Queste dinamiche evidenziano un dato di fatto: ci sono elementi strutturali che impediscono l’esistenza della terza via nel nostro scenario politico. Ciò significa che quanti si proclamano “terzi”, molto spesso, fanno l’interesse di una precisa parte.

Per anni abbiamo abusato del termine “centro” (centrosinistra vs centrodestra) come se potesse frenare gli istinti dell’elettorato. Ma questa, prima ancora che una costrizione lessicale, è una forzatura ideologica. Aveva ragione Pinuccio Tatarella quando diceva che il centro non è un valore, ma una zattera che va dalla riva destra a quella sinistra.

La vaghezza democristiana non ha fatto altro che rallentare l’affermazione del bipolarismo sul modello anglosassone: una destra moderna, di stampo liberalconservatore e pro-mercato, distinta e contrapposta ad una sinistra riformatrice, gradualista in economia e inserita nella famiglia socialdemocratica.
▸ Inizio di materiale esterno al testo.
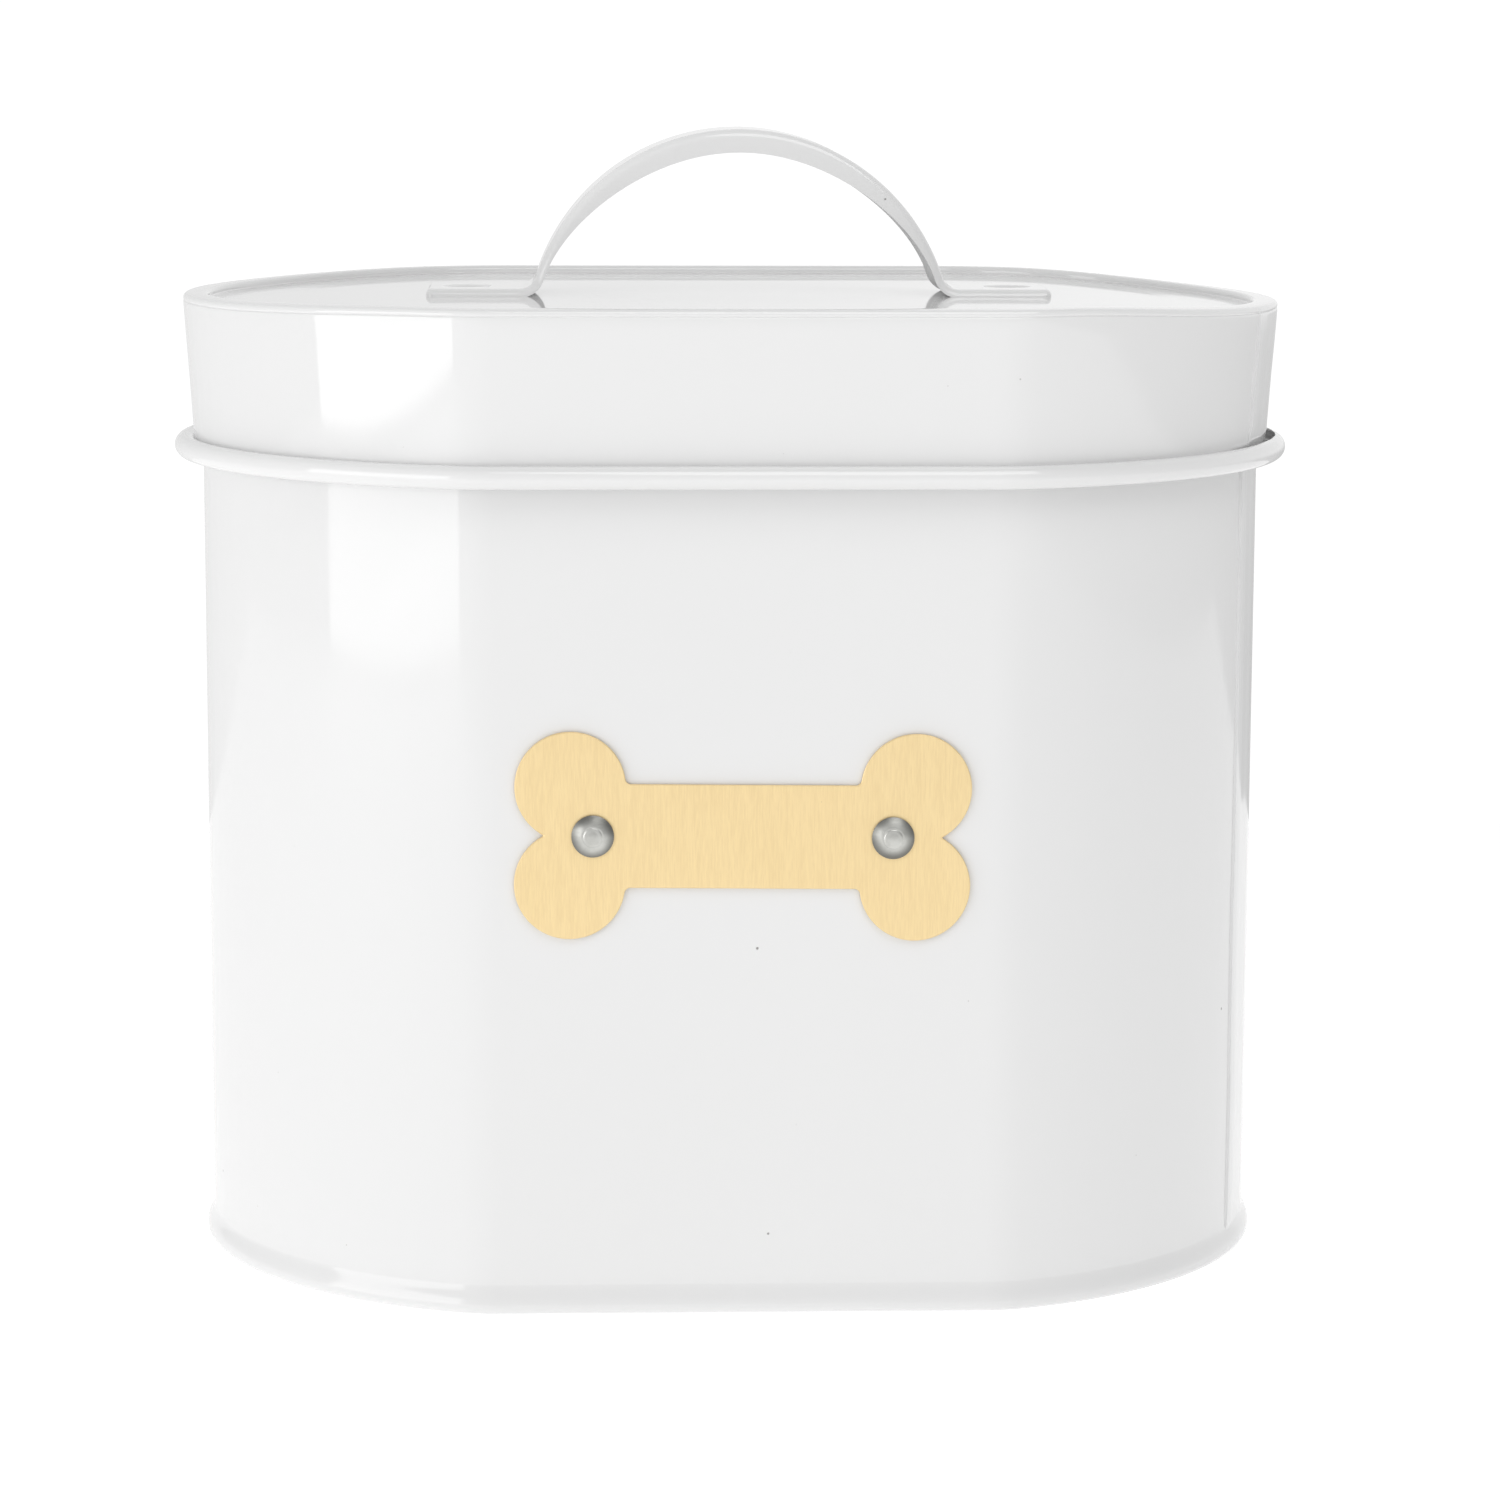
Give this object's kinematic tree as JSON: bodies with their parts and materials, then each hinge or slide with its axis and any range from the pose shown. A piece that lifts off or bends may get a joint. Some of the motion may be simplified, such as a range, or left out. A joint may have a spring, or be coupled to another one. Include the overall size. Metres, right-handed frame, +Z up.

Il naufragio del Terzo polo

I vecchi peones hanno un nuovo obiettivo: il Terzo polo, un cartello elettorale che può sfondare in via della Spiga o in Piazza Euclide, non certo nel resto del Paese. Matteo Renzi e Carlo Calenda si sono prodigati per raccattare volti a destra e a manca così da costruire una federazione post-draghiana.

Peccato che tra i due si sia consumato un divorzio improvviso (ma non definitivo): Calenda non ha accettato di buon grado che Renzi diventasse il direttore editoriale de Il Riformista, criticando il mancato scioglimento di Italia Viva. Insomma, tertium (polum) non datur. Ciascuno andrà per la propria strada, almeno per ora.

Non bisogna trascurare i numeri disastrosi di Azione-Italia Viva nelle regionali in Lombardia e Lazio, oltre al clamoroso flop in Friuli-Venezia Giulia, dove il settimo polo è stato doppiato dalla candidata free vax. Ulteriore dimostrazione che delle praterie moderate cantate dalla bella stampa non vi è traccia. Per Calenda la colpa va attribuita agli elettori, s’intende.

Limiti e contraddizioni

L’incoerenza del Terzo polo è emersa in un attimo. Fingersi di centro, cancellando con un colpo di spugna il passato di molti esponenti tra le fila di Pds-Ds-Pd, si è rivelata una identità non credibile. Come non è stato credibile costruirsi, decostruirsi, compiere metamorfosi al limite del ridicolo. O, peggio ancora, ritenersi gli alfieri del pensiero liberale confondendo Einaudi – questo sconosciuto – con il Verhofstadt di turno.

I cugini beceri dei Libdems hanno trovato un passatempo: coniare etichette ad libitum. Ossia, nascondere la polvere di sinistra sotto un tappeto di nomi altisonanti. Nasce così il polo liberalsocialista (altra versione dell’ossimorico socialista liberale), liberaldemocratico, liberalpopolare, repubblicano. Manca all’appello l’unico attributo che si addice allo pseudo-centro: liberal.

L’arroganza terzopolista

Gli adepti del perso polo, da veri liberal, hanno la pretesa di essere ultra competenti, serissimi, gli unici in grado di capire la realtà contemporanea. Chiusi in una torre d’avorio, dediti al culto di Draghi e impegnati a tessere le lodi di Macron, ostentano una saccenteria insopportabile. Guai a confutare i dogmi eurolirici: potreste essere tacciati di analfabetismo funzionale.

Il curioso caso di Carlo Calenda

Torniamo a Carlo Calenda. Il protetto di Montezemolo, giacobino de noantri dal carattere narcisista e velleitario, ha sfogato sui social l’ira per la rottura con Renzi inanellando una serie di gaffes. Elencare le quisquilie di Calenda sarebbe un esercizio infruttuoso (e una noia tremenda per chiunque legga l’articolo). Ma badate bene, c’è un dettaglio che non può rimanere inosservato. Guardate qua:

Tweet Calenda e Fini

La somiglianza tra il tweet di Calenda e le parole di Gianfranco Fini è impressionante. Sorge il dubbio che il segretario di Azione abbia preso spunto dal virgolettato dell’ex presidente della Camera, risalente al 2017.

L’impostazione del primo periodo è identica; si noti anche la frase successiva sulla corruttela, abbastanza simile all’originale (“Non ho mai favorito alcuno” sembra essere ripreso da Calenda in “Non ho mai accettato soldi a titolo personale da nessuno”). Un lapsus freudiano, forse? L’epilogo della tragicommedia terzopolista?